Em diferentes épocas do ano, precisamos reavaliar, para que não se torne um momento impositivo, que não respeite a necessidade efetiva de sono de cada uma das crianças.

Embora tenhamos estruturado a rotina institucional de descanso, a cada ano, temos que estabelecer os rituais próprios para as turmas e para cada criança.    

No início do ano, por conta da adaptação de novas crianças, quando chega a hora do relaxamento,  muitas demonstram estranhamento, choram e se recusam a adormecer, mas, dia a dia, vão ganhando segurança e em pouco tempo incorporam este momento de modo seguro.

Para organizar o descanso de qualidade, levamos as crianças já habituadas ao quarto e mantemos o ritual já conhecido por elas.
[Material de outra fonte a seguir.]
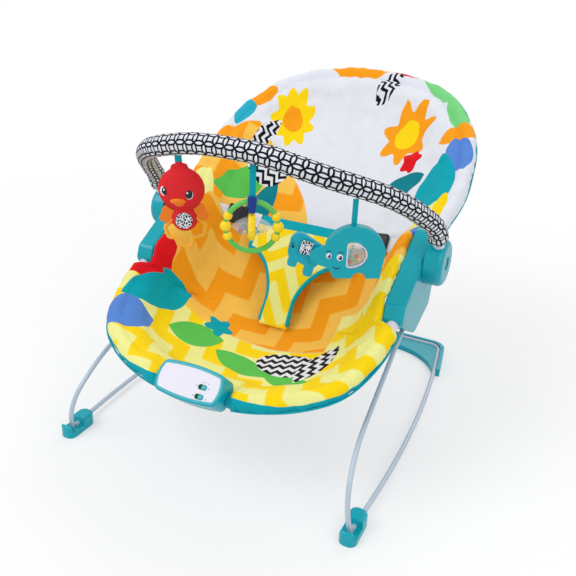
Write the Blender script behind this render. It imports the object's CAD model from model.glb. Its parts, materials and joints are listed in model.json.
"""Looks of the infant bouncer seat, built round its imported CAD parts.

Lengths are metres. The build frame has its origin on the floor midway between the
front wire bends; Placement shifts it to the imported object's own frame.
"""

from __future__ import annotations

import json
import logging
import math
from dataclasses import dataclass, field
from enum import Enum

import bmesh
import bpy
import numpy as np
from mathutils import Matrix, Vector, noise

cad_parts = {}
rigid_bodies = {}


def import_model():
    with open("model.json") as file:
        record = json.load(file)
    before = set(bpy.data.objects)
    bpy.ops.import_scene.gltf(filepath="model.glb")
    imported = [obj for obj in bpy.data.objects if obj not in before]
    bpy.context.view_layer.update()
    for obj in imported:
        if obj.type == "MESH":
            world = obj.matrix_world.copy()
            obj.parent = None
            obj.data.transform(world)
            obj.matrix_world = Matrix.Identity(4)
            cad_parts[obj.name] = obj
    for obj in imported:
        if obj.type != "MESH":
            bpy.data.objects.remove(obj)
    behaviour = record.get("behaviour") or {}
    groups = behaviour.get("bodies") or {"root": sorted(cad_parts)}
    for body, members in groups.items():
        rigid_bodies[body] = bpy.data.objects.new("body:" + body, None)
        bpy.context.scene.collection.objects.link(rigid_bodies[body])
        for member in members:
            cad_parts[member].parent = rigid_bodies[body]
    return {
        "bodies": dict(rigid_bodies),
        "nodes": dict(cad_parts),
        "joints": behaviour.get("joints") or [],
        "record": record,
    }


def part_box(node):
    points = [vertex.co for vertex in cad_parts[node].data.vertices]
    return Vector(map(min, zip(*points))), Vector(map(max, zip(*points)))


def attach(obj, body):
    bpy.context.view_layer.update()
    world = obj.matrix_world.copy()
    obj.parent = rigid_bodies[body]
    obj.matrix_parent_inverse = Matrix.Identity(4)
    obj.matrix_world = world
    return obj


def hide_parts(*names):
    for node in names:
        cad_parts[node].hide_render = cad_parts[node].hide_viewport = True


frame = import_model()

LOG = logging.getLogger("bouncer_seat")
MM = 0.001
Colour = tuple[float, float, float]
Point = tuple[float, float, float]


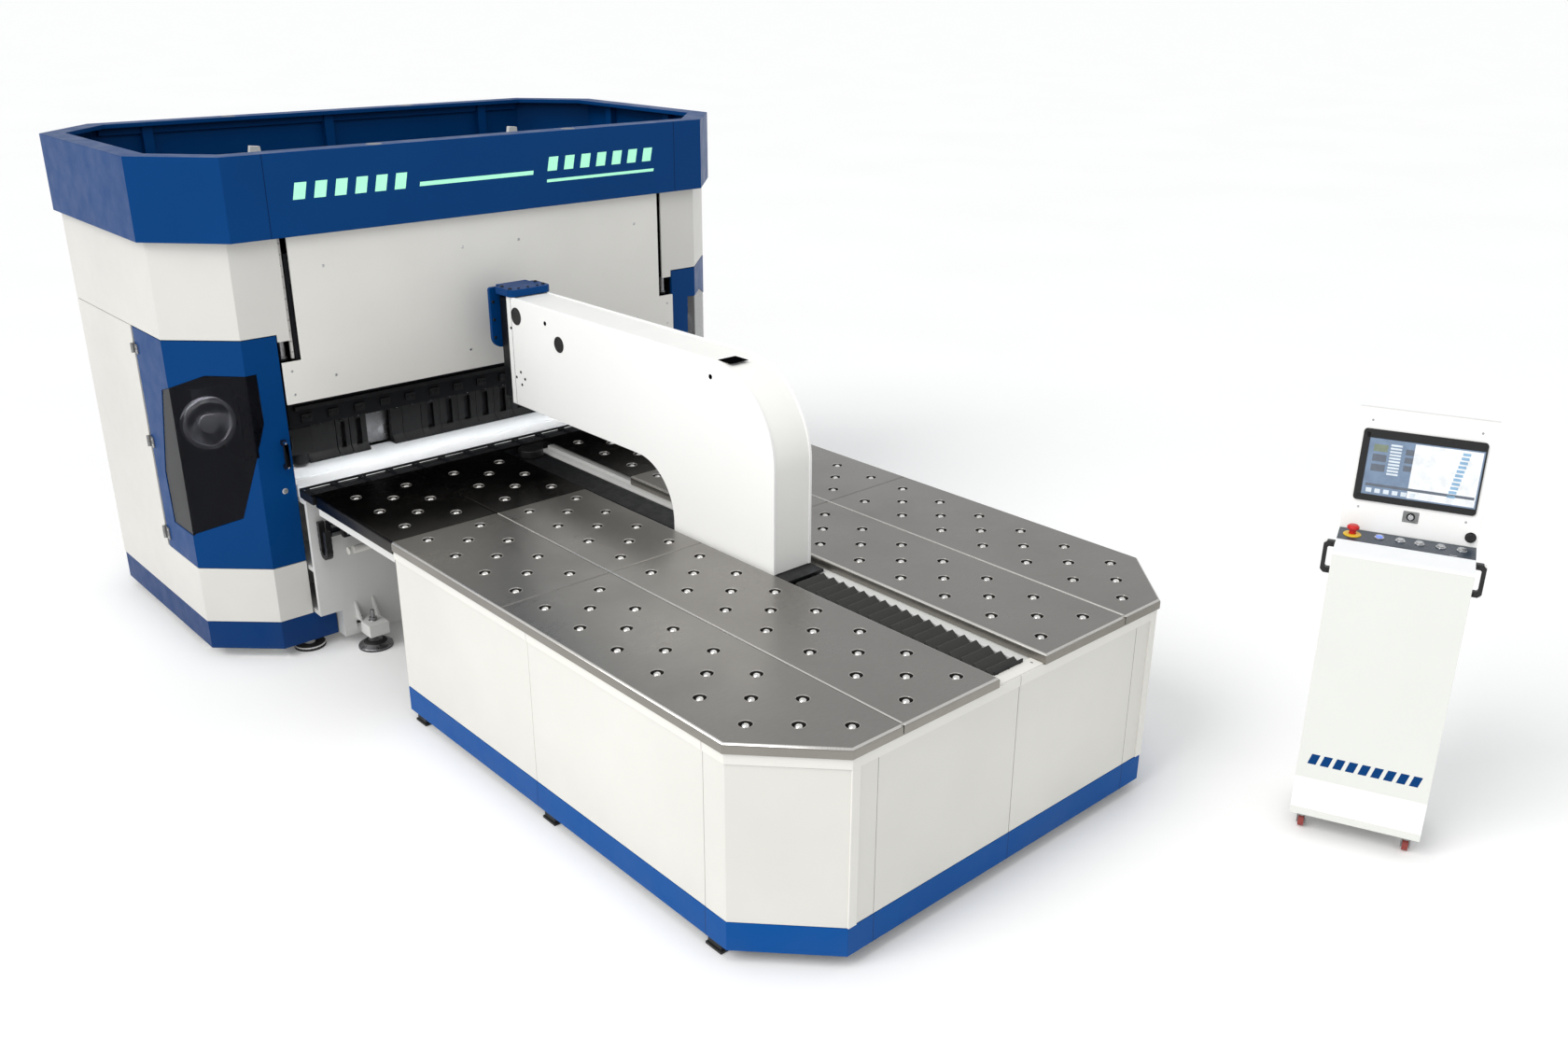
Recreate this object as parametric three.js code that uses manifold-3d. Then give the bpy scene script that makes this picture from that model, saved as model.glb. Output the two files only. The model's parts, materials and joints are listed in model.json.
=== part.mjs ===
// Sheet-metal folding centre (panel bender): a bending head with two towers and a blue crown,
// a ball-transfer table with a travelling C-shaped manipulator, and a free-standing console.
// Millimetres, +Z up. X runs across the machine and Y runs from the table towards the back
// of the head. The outlines below are drawn with y = 0 at the front face of the crown, and
// the finished group is moved so that its origin is at the bottom centre of its bounding box.

import * as THREE from 'three';
import { mergeVertices } from 'three/addons/utils/BufferGeometryUtils.js';
import Module from 'manifold-3d';

// ---------------------------------------------------------------- driving dimensions

const GAP = 2; // clearance left between neighbouring covers
const PANEL = 12; // depth of the folded cladding panels
const SOFFIT = 60; // underside of the kick plates above the floor
const WORK_HEIGHT = 979; // height of the table and of the clamping bed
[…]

Com as crianças novas, inicialmente, procuramos garantir que durmam e isso pode ocorrer tanto num passeio num carrinho, ou sendo embaladas no colo na área externa ou mesmo com a ajuda de quem a estiver acompanhando na adaptação.

Depois, vamos apresentando-lhes o quarto e fazendo tentativas para que se ambientem com este espaço e consigam adormecer por lá. De modo geral, ocorrem muitas idas e vindas, até que conseguimos garantir a tranquilidade e qualidade deste momento para todas as crianças.

Quando isso ocorre, ficamos com a sensação de muita alegria, pois é encantador ver cada uma das crianças, caminhando tranquilamente até o dormitório, escolhendo onde deitar e recebendo os acessórios que as ajudam a adormecer.

Há as que cantam para se embalar, outras enroscam os dedos nos cabelos, outras ficam virando até achar uma posição confortável… e em pouco tempo todas estão dormindo. Há aquelas que dificilmente dormem, mas que aproveitam para descansar e ficar em contato consigo mesmas, se reabastecendo para continuar brincando, após o descanso.

Nas turmas das crianças maiores, devido a mudanças nas turmas (chegada de novas crianças, saídas de outras, convívio com novas educadoras) e ao próprio crescimento, a resistência começa a aparecer de modo mais frequente, pois elas deixam de necessitar do descanso no início ou meio da tarde, mas acabam sendo vencidas pelo cansaço no final do dia e adormecem num horário que irá interferir no sono noturno. Como já brincam mais entre si, a ida coletiva ao quarto acaba virando uma grande bagunça e pode se transformar num momento bastante agitado.

Sempre ficamos em dúvida, se efetivamente o sono é necessário para estas crianças maiores. E nas situações em que permanecem acordadas avaliamos como fica o bom humor e disposição. Nos últimos anos, definimos que somente aquelas que ficam em período integral, ou que chegam para almoçar devem ter um horário estabelecido de descanso. As demais, podem continuar a soneca do carro no momento da chegada do período da tarde ou descansarem próximas ao grupo no meio da tarde. 

Assim, sentimos que cuidamos cada vez melhor da singularidade de cada uma das crianças e garantimos seu bem-estar físico e emocional, conversando e cuidando dia a dia da organização da rotina de sono, a fim de que cada criança possa ter seu descanso assegurado. E sempre nos mantemos atentas para que nenhuma criança seja obrigada a dormir, sem que tenha necessidade física.